How exactly do lone wolves spend warm spring days, when food is plentiful and there are no pups to look after?

For generations, researchers have struggled to follow the elusive predators after the snow melts, when the animals split away from their packs to wander or to hunker down in the thick undergrowth of the northern Minnesota woods.

Now with stronger and better equipment and tracking devices, biologists have been getting a closer look at the lives of wolves in summer. And for one wolf, anyway, it seems that warm and sunny days are meant for fishing.

"And sleeping," said Tom Gable, project lead of the University of Minnesota's Voyageurs Wolf Project. "Wolves spend a lot of time sleeping."

Researchers attached a video camera to the collar of a wild wolf for the first time in Minnesota last spring before letting him loose in Voyageurs National Park. The camera's battery lasted one month, taking 30-second video clips every hour during daylight, providing something of a wolf-guided tour of the park. The Voyageurs Wolf Project is releasing a three-minute highlight reel of the footage on Wednesday.

The wolf most likely didn't belong to any of the park's established packs, and researchers couldn't tell where he came from or where he went once the camera's battery died. (Then the GPS-equipped collar popped off and researchers recovered it.)

What was surprising was how fond the wolf was of the Ash River, hunting and waiting at its shallow pools for spawning white suckers to rise. The camera showed him eating at least three of the fish in between long hours of naps.

The river at that point is little more than a small creek and not an obvious source of food, Gable said.

Several years ago, U researchers found a wolf pack hunting fish in the park and thought it might be an anomaly — that the parents of one pack discovered how to fish the small rivers and creeks of the park and taught their offspring. But that a lone wolf was able to wander into Voyageurs and immediately catch fish shows how adaptable the predators are, Gable said.

"It speaks to the flexibility of their diets and how quickly they can respond to different food sources," Gable said.

"That's likely why they're able to occupy such a wide variety of ecosystems."

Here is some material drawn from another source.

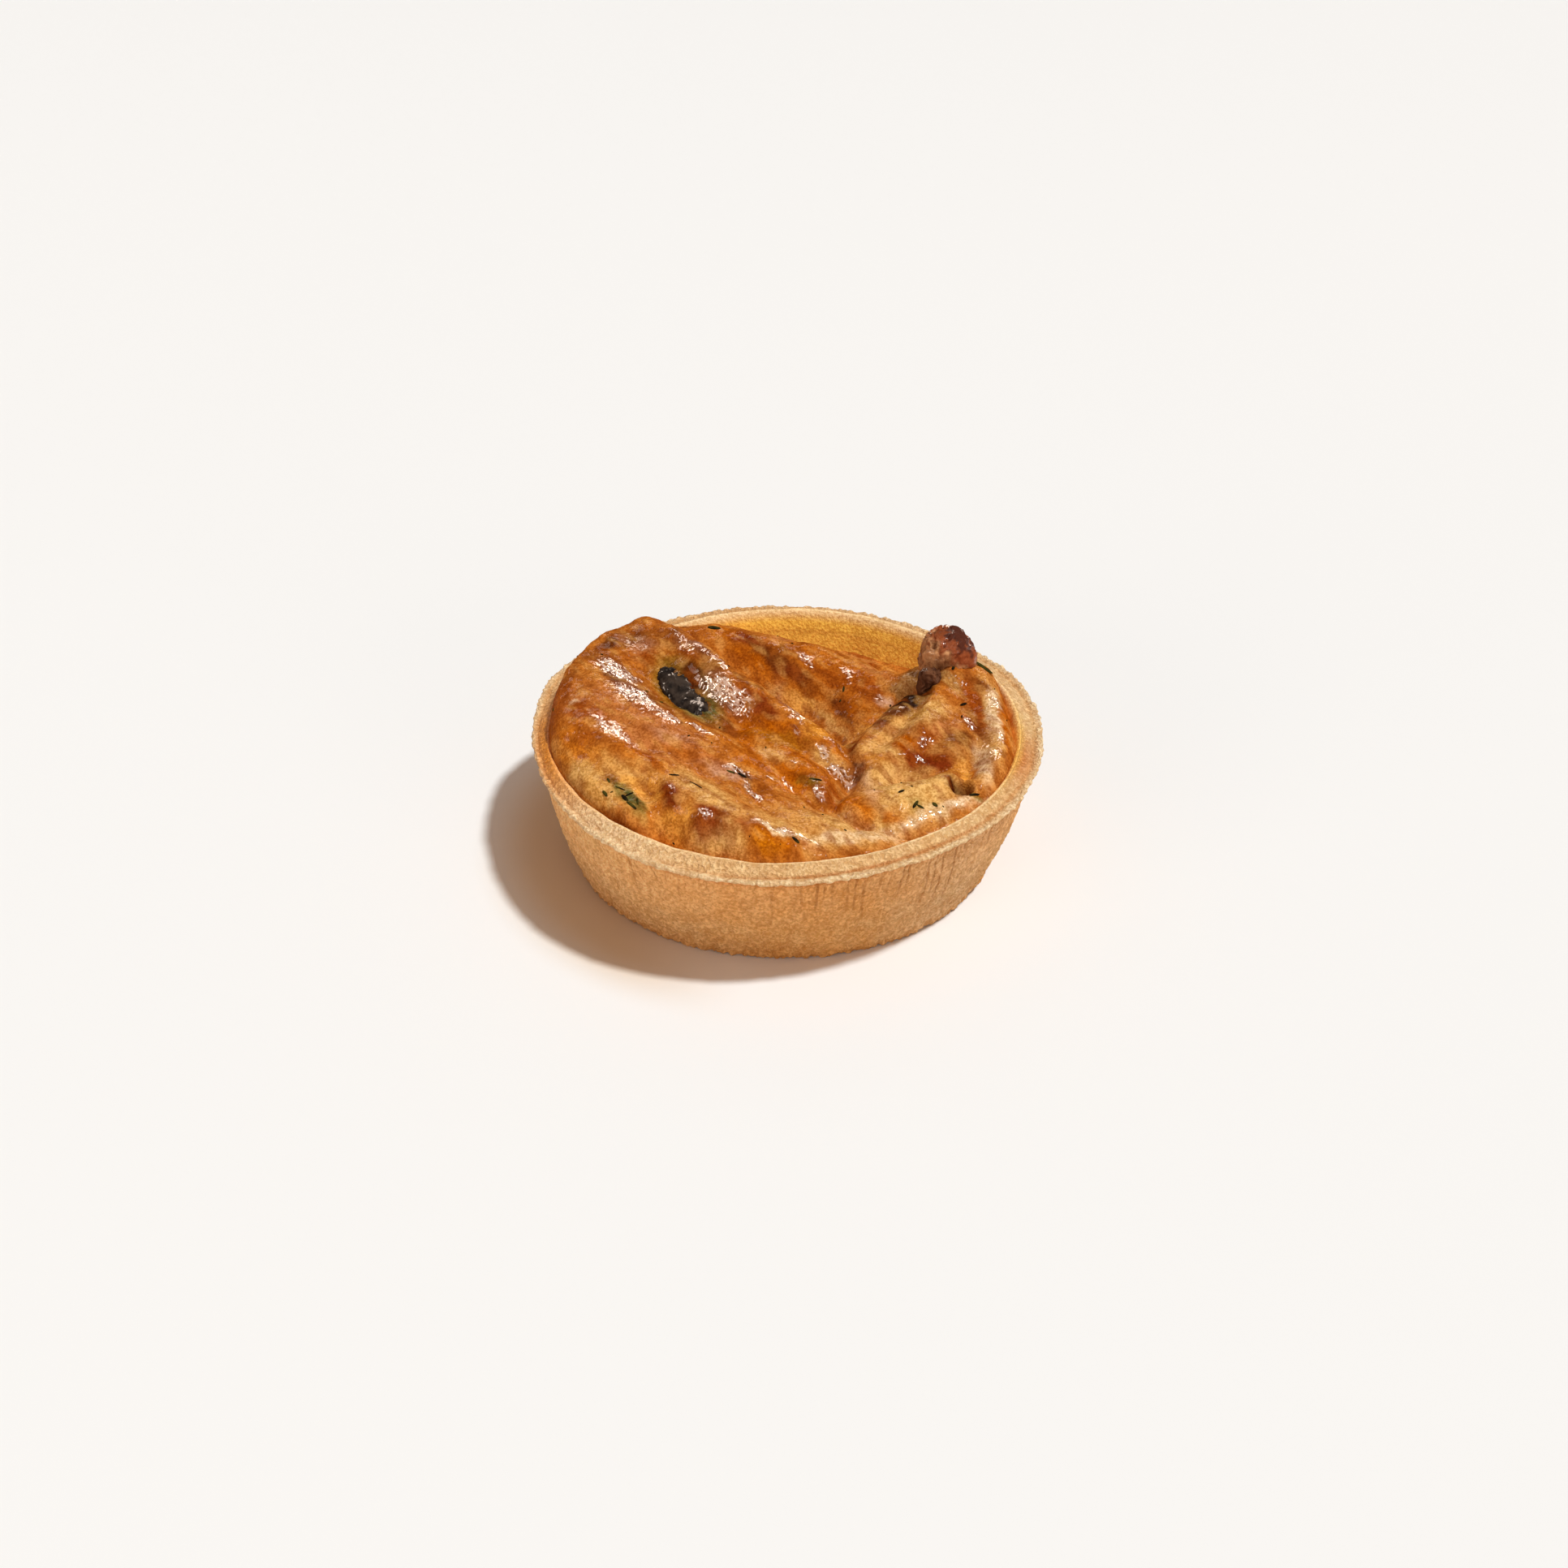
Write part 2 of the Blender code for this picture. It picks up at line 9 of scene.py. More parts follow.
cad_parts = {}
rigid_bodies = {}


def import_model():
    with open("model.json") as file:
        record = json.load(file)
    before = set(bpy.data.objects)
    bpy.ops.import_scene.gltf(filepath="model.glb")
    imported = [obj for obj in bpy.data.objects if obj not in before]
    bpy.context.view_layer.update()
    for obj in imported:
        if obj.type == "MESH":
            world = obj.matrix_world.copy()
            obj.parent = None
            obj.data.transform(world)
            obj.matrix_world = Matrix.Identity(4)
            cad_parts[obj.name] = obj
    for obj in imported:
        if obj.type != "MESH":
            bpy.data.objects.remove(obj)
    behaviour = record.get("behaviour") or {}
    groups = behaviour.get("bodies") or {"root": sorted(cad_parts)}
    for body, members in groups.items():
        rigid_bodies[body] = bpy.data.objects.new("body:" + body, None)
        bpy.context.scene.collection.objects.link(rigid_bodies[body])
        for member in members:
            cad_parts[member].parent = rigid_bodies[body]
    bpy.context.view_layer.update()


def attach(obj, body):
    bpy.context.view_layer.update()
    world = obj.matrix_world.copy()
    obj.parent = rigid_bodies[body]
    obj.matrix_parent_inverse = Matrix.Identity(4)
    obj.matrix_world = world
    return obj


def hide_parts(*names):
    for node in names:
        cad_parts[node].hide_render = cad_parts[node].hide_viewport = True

Most large predators hunt in one of two ways. They either stalk and ambush their prey, like a wildcat or cougar, or they chase down their food, outlasting it during long sprints, like a cheetah. Part of what makes wolves special is that they're just as comfortable doing both, Gable said.

During the scarcity of winter, wolves tend to hunt in packs, chasing moose and other large prey. But during the spring and summer they seem to hunt and eat entirely alone, ambushing fawns and moose calves, picking off beavers, pulling up spawning fish or even eating berries.

The camera project was funded by the state's Environment and Natural Resources Trust Fund. The U is seeking more money to add cameras in the coming years.

While researchers hope the footage will bring new insights into how wolves hunt and fish, the largest benefit of the project may be letting the public see the wild through a wolf's eyes, said Joseph Bump, wolf researcher with the U.

"We might gain some insights into their activities, but we're really trying to see the world as they see it, and experience the North Woods as they do," Bump said. "This is a chance for us all to see snippets of the daily life of a wolf."